▸ Source excerpt
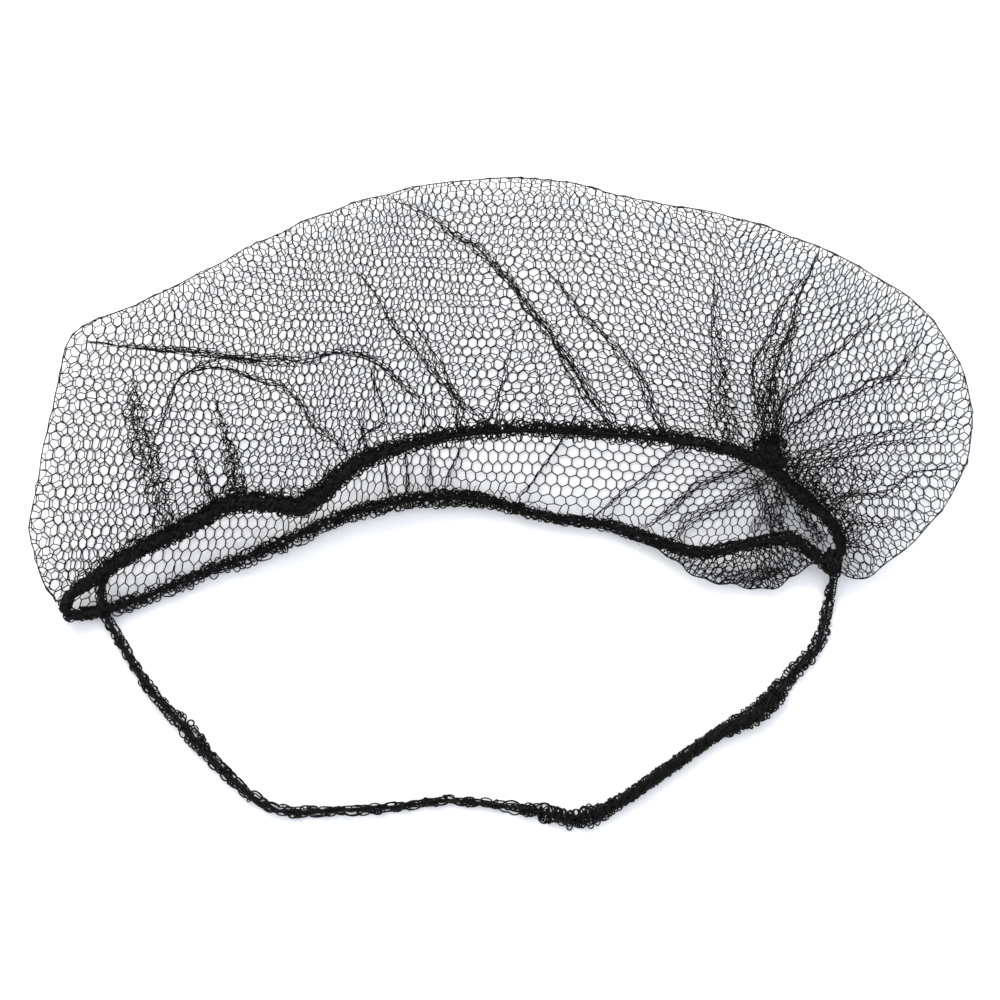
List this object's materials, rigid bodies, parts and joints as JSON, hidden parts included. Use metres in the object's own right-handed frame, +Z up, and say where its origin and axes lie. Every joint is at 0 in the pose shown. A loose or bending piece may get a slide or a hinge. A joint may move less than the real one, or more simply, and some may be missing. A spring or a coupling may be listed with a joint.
{
  "type": "beard net",
  "caption": "Honeycomb-net beard cover lying on its side: a boat-shaped pouch gathered on an elastic rim, with a knitted elastic head strap tied to both corners.",
  "frame": {"origin": "middle of the net's bounding box in plan, on the surface that it lies on", "axes": "+X along the mouth from the left corner to the right one, +Y from the mouth to the bottom of the pouch, +Z up from the table"},
  "size_m": [0.2486, 0.175, 0.0252],
  "materials": {
    "net": "fine black nylon strands, slightly glossy",
    "rim_elastic": "matte black knitted elastic",
    "strap_elastic": "matte black looped elastic yarn"
  },
  "bodies": {
    "root": {"net_pouch": "net", "upper_rim": "rim_elastic", "lower_rim": "rim_elastic", "left_corner_knot": "rim_elastic", "right_corner_knot": "rim_elastic", "gather_knot": "rim_elastic", "head_strap": "strap_elastic"}
  },
  "joints": []
}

▸ What needs to be done
Copy out every line with the word "materials".

▸ Task response
List this object's materials, rigid bodies, parts and joints as JSON, hidden parts included. Use metres in the object's own right-handed frame, +Z up, and say where its origin and axes lie. Every joint is at 0 in the pose shown. A loose or bending piece may get a slide or a hinge. A joint may move less than the real one, or more simply, and some may be missing. A spring or a coupling may be listed with a joint.
  "materials": {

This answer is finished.